Your instructions: Below are the entries; state how many of their lines contain the string "bending", and nothing more.

◇ ◇ ◇ ◇ ◇

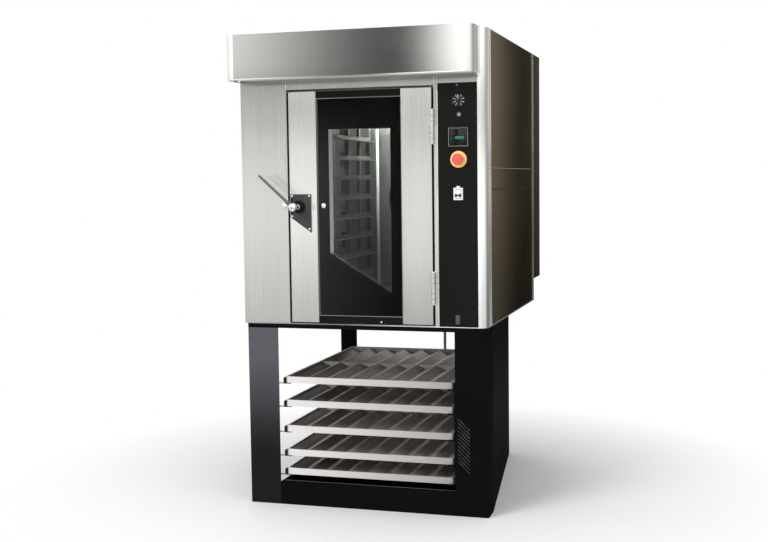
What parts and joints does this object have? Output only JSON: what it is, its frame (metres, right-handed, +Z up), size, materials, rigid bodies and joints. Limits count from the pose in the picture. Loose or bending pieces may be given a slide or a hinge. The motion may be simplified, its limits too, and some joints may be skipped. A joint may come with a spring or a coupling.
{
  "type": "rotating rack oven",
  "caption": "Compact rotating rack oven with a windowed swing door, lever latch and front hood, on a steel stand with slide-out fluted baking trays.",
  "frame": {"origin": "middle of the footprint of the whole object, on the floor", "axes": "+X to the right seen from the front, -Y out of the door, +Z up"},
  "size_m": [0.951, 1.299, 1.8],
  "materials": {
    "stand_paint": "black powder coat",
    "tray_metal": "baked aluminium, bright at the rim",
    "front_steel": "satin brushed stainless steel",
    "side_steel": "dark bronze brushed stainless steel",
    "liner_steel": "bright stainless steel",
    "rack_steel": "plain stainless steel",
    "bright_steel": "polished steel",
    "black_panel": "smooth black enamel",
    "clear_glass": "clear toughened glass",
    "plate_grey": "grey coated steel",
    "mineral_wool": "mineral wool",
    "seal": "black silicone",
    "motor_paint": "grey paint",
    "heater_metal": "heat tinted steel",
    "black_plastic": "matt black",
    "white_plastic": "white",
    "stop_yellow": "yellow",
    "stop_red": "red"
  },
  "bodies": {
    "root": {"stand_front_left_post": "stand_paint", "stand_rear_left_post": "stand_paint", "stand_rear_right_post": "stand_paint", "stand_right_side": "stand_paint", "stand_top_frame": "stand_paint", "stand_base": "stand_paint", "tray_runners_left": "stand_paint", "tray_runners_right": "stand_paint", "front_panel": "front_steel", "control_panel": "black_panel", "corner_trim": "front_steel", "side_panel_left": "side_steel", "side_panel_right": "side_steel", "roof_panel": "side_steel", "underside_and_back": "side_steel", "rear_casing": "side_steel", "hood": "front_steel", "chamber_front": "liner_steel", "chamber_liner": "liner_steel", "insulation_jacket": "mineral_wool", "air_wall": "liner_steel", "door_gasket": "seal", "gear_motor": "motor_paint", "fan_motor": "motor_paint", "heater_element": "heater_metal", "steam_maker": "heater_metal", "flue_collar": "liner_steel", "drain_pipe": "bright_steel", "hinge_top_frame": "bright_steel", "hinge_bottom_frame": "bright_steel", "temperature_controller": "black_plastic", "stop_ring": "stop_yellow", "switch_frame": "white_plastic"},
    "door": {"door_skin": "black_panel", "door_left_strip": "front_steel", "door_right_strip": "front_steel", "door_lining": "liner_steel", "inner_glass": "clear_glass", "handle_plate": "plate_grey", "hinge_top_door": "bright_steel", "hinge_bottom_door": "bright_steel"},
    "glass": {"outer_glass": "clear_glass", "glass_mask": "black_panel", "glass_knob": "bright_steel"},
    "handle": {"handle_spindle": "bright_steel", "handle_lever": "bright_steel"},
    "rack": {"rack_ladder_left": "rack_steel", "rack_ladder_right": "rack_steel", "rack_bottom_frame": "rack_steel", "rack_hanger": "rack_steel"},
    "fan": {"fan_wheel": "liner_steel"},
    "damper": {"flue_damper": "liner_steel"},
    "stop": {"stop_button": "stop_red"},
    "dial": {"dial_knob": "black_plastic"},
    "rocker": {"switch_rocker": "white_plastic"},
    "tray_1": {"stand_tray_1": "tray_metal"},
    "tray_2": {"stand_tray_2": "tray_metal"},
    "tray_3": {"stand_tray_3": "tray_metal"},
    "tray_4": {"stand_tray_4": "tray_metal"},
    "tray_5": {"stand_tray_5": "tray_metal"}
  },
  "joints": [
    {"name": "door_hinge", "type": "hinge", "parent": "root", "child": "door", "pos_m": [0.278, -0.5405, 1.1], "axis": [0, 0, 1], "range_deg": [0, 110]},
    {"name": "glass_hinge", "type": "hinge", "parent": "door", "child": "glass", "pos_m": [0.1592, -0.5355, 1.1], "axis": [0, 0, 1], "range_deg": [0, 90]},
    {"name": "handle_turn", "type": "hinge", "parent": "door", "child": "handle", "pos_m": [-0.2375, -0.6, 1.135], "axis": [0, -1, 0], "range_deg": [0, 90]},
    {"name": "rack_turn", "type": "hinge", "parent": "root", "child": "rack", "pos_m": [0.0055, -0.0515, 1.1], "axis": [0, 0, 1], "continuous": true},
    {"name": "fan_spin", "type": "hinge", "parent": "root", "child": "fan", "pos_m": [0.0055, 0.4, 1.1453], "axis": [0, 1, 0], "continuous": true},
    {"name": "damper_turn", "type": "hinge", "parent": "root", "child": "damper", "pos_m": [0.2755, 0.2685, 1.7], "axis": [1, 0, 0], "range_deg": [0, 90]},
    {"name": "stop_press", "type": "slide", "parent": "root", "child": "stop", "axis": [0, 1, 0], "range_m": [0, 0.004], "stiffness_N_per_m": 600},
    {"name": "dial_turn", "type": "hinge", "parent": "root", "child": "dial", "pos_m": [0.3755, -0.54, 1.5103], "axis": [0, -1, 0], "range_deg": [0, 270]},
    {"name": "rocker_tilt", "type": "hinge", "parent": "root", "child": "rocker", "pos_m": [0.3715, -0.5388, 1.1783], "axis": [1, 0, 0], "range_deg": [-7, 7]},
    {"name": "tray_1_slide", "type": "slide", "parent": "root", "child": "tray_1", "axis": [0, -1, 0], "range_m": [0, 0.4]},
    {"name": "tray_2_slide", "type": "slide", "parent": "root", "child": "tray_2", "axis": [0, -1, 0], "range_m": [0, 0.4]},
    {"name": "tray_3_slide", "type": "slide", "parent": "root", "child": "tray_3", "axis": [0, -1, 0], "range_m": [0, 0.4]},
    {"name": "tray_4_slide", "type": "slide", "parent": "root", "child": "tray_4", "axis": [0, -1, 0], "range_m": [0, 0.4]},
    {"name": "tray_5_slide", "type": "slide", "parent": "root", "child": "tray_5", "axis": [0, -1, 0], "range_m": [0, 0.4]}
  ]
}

◇ ◇ ◇ ◇ ◇

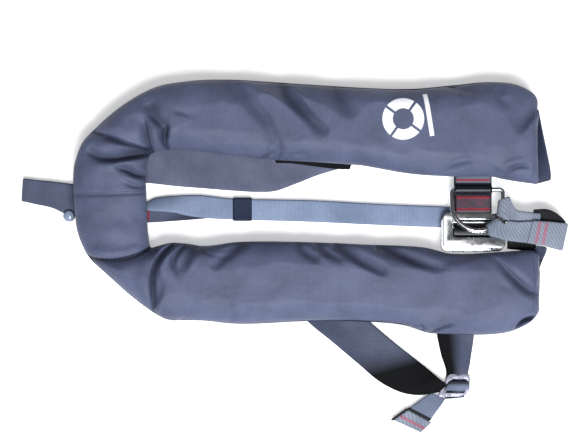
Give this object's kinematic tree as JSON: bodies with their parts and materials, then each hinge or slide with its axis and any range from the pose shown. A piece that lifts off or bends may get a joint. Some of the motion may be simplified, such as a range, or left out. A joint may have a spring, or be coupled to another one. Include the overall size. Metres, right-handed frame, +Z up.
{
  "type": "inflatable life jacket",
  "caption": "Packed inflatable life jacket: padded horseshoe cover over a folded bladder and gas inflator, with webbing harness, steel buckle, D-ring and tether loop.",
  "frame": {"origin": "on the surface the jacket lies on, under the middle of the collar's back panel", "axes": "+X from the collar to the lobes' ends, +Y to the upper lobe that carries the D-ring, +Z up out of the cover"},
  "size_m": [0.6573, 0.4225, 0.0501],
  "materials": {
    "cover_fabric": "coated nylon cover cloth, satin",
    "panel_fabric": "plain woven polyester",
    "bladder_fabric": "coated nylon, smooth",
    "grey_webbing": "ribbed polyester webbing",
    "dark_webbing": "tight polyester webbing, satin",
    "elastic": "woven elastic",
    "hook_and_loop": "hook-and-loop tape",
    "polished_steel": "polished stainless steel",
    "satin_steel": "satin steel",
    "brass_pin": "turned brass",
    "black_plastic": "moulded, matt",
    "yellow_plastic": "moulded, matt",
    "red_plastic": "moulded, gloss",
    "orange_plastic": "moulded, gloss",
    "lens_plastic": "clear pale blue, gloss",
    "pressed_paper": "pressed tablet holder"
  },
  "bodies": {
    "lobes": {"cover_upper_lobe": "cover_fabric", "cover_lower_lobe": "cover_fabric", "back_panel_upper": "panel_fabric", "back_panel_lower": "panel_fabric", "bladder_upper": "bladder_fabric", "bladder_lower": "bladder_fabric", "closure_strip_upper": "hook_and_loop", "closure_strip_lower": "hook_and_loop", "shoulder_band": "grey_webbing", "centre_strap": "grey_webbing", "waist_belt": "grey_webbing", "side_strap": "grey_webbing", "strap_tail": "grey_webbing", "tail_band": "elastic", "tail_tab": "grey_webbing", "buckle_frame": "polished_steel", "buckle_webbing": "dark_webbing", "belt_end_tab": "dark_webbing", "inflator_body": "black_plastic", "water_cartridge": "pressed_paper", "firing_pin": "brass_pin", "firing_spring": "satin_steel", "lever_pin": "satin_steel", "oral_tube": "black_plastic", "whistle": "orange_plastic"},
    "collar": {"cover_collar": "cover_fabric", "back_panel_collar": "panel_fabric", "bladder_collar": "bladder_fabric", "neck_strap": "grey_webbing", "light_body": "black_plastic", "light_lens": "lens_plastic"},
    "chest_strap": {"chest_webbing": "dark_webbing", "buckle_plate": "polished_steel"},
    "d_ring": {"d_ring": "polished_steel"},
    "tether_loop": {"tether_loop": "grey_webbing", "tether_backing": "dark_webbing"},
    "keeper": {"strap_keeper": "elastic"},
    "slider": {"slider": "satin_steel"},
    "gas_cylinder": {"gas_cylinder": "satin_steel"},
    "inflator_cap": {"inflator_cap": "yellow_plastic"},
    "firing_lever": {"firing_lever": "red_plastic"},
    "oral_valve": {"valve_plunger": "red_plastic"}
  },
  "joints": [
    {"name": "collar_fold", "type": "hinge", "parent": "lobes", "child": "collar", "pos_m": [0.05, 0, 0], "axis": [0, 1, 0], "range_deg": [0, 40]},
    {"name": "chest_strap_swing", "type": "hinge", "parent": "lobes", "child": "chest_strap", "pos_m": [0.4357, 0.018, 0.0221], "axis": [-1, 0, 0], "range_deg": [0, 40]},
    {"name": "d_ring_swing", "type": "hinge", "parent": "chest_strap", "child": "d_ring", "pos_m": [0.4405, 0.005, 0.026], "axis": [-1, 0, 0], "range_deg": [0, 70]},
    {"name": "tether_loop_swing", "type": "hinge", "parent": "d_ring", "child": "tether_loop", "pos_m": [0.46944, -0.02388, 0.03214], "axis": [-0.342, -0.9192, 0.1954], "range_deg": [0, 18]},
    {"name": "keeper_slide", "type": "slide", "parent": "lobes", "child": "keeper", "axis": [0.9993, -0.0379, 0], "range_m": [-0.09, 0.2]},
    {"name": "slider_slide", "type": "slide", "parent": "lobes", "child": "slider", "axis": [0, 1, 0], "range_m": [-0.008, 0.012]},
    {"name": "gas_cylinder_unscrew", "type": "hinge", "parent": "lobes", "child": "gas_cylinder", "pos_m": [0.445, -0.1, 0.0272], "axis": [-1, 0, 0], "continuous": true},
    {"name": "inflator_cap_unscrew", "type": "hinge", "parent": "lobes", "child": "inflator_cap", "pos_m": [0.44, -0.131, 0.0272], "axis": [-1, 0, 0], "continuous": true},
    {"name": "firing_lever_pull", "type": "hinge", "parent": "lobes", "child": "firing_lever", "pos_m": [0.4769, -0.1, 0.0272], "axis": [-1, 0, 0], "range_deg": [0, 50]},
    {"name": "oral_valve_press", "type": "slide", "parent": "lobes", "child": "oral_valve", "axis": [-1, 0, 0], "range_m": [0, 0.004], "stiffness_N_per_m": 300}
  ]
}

◇ ◇ ◇ ◇ ◇

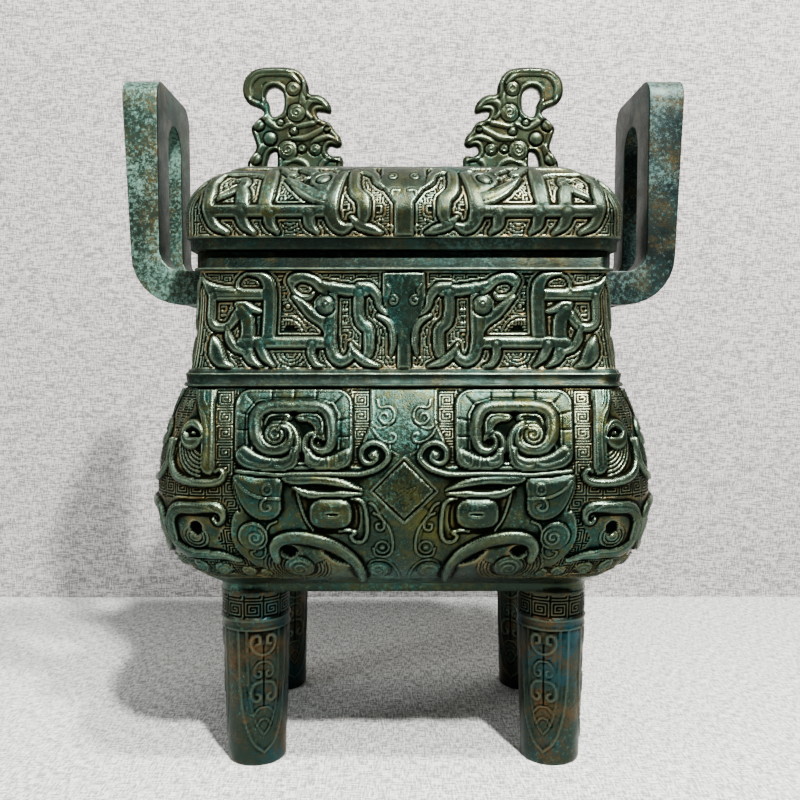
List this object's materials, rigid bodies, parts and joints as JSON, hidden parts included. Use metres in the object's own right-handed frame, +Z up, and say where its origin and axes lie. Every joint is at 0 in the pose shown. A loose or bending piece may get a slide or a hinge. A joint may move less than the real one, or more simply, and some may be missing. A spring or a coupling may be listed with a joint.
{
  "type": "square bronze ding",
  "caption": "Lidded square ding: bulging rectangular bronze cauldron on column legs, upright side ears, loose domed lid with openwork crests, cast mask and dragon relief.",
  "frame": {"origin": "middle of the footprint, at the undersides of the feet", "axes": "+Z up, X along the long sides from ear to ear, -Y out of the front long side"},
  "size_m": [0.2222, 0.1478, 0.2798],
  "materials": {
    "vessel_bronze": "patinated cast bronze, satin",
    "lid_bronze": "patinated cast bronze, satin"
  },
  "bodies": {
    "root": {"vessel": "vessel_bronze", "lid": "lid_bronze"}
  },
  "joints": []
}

◇ ◇ ◇ ◇ ◇

Exercise solution: 2